◆ **AIM**
Report how many lines of the entries below contain the word "finishes", and nothing more.

CAD and scene scripts
** begin **
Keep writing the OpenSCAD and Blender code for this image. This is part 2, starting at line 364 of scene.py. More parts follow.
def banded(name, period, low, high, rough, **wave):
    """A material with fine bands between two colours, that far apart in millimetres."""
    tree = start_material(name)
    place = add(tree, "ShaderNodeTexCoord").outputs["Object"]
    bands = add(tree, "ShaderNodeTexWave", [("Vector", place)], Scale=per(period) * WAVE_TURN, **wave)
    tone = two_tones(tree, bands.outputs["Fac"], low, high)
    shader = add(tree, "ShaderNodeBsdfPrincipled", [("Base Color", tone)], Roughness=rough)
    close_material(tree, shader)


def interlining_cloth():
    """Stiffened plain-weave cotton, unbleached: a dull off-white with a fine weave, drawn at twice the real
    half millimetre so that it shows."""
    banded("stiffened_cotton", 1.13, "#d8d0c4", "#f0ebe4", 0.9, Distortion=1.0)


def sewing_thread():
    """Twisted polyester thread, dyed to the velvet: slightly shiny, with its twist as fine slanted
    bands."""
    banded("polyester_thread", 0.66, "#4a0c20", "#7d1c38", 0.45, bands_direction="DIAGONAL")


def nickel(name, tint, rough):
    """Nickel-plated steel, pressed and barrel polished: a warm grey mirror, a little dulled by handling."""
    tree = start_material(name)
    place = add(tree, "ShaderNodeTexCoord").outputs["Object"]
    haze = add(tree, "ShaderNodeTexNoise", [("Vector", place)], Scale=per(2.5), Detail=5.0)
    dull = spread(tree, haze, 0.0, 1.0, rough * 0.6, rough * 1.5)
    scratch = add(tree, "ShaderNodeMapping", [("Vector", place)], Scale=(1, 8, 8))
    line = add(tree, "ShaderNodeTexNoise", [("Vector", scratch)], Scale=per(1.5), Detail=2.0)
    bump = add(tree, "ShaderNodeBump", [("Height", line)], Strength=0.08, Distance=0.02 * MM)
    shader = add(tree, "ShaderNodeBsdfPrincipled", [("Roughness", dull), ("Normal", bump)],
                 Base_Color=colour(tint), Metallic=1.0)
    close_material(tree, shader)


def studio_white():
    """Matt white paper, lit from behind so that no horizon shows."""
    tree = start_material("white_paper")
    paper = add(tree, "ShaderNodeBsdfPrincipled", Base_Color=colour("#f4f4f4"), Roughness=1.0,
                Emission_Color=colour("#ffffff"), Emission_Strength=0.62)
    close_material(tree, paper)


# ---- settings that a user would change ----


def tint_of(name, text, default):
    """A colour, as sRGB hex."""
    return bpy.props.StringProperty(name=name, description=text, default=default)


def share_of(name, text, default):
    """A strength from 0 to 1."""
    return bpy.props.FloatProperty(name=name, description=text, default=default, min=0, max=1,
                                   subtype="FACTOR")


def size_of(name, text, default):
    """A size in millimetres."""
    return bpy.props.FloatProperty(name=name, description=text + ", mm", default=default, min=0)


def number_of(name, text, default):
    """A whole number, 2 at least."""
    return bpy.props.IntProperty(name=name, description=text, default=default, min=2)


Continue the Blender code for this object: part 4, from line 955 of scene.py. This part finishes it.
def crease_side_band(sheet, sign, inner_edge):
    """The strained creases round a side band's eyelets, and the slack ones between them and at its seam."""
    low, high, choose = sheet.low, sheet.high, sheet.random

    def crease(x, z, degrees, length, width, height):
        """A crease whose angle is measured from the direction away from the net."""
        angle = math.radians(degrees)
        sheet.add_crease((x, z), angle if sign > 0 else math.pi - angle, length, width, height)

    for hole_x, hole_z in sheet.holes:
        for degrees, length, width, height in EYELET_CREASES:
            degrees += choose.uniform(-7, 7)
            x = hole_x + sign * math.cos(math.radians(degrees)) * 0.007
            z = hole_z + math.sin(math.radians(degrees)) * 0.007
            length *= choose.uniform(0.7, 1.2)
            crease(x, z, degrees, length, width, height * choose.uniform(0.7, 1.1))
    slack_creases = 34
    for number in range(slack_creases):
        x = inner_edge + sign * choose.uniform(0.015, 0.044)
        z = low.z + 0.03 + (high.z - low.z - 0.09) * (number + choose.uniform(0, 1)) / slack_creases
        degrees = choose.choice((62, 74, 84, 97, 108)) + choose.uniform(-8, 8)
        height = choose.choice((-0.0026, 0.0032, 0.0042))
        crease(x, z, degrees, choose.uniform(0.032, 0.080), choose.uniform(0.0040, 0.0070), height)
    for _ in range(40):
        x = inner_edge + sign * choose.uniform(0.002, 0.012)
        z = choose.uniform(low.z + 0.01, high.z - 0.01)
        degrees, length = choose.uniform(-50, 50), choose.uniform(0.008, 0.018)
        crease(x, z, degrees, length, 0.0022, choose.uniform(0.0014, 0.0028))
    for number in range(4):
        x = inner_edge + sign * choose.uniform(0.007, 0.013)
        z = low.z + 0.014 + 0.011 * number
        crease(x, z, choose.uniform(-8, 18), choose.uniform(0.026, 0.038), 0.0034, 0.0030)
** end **
** begin **
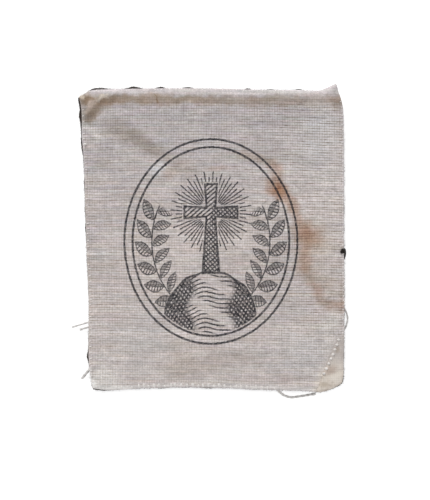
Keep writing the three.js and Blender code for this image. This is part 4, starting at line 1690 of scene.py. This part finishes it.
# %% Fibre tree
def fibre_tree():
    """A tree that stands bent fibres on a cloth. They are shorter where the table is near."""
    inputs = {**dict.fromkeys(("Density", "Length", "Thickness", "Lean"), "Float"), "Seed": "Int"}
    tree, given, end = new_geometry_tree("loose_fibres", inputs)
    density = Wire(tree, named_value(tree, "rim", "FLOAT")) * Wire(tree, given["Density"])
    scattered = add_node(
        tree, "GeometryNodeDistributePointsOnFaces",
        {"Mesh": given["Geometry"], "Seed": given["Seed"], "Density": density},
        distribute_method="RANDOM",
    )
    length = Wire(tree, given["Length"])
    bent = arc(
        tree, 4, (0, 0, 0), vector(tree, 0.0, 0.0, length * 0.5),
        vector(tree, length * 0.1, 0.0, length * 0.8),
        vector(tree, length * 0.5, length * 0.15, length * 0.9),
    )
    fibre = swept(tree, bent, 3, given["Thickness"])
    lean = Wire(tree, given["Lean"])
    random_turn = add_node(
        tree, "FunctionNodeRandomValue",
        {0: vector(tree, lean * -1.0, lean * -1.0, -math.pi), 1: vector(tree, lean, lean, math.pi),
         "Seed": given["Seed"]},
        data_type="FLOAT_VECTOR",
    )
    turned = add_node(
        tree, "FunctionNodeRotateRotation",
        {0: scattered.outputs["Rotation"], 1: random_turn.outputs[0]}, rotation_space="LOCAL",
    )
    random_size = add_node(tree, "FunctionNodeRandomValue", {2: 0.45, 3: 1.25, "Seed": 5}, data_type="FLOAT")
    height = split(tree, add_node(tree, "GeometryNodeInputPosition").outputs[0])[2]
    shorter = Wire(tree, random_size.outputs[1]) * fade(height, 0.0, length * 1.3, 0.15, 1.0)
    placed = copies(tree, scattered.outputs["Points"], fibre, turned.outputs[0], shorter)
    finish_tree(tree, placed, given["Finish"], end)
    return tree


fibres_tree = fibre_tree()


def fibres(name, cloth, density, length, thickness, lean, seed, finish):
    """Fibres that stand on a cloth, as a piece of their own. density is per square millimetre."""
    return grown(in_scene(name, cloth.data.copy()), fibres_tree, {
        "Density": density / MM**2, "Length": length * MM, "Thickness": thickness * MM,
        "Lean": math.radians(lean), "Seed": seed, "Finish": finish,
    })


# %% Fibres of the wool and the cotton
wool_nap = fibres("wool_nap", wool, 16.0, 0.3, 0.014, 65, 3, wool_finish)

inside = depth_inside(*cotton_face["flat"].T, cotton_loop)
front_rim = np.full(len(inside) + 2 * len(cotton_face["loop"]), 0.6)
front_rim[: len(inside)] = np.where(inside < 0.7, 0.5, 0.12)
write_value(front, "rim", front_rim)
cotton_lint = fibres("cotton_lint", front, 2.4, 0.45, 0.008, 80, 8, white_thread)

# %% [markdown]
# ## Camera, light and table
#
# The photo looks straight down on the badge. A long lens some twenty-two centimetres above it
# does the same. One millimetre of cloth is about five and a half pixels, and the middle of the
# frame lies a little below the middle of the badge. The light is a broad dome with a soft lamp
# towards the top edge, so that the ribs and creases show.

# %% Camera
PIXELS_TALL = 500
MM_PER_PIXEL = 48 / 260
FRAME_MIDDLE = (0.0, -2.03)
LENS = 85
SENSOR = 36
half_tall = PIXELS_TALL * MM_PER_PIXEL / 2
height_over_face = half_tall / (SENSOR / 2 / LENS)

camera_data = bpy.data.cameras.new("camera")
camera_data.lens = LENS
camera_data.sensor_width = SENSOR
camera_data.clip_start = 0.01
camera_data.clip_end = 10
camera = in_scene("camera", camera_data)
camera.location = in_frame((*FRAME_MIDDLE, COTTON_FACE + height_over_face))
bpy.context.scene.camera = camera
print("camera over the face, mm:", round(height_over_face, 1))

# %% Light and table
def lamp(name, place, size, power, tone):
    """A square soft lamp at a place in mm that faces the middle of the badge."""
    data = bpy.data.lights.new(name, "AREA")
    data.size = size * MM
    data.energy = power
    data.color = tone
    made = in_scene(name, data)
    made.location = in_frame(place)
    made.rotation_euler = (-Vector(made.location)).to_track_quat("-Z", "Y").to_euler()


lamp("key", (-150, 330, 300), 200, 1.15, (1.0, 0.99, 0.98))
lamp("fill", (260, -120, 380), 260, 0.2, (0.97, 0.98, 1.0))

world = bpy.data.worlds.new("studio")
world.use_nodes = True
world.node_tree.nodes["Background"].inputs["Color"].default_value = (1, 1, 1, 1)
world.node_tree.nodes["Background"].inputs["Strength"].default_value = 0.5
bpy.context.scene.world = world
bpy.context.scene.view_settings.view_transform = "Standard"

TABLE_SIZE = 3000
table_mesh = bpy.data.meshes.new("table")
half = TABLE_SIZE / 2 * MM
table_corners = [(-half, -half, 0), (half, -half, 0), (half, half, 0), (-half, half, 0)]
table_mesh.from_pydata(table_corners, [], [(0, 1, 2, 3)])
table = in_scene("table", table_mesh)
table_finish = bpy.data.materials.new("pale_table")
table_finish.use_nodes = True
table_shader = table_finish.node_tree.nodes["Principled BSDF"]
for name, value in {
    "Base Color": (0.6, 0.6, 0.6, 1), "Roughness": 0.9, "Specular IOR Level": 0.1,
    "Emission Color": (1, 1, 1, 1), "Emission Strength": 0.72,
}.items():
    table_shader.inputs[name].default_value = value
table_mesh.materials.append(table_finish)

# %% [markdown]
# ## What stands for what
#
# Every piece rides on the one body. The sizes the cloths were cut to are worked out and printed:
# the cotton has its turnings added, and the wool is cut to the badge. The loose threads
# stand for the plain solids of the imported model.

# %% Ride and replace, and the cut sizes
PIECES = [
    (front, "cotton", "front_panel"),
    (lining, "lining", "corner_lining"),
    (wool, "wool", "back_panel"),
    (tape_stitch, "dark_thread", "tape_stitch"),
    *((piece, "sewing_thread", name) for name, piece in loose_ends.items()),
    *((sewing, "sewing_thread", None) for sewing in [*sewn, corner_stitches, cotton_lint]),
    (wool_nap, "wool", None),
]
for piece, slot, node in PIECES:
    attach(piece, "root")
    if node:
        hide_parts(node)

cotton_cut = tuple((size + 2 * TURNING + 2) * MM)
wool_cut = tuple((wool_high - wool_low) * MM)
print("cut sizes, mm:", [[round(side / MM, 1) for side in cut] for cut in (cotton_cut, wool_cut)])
** end **
◆ **EXERCISE RESULT**
2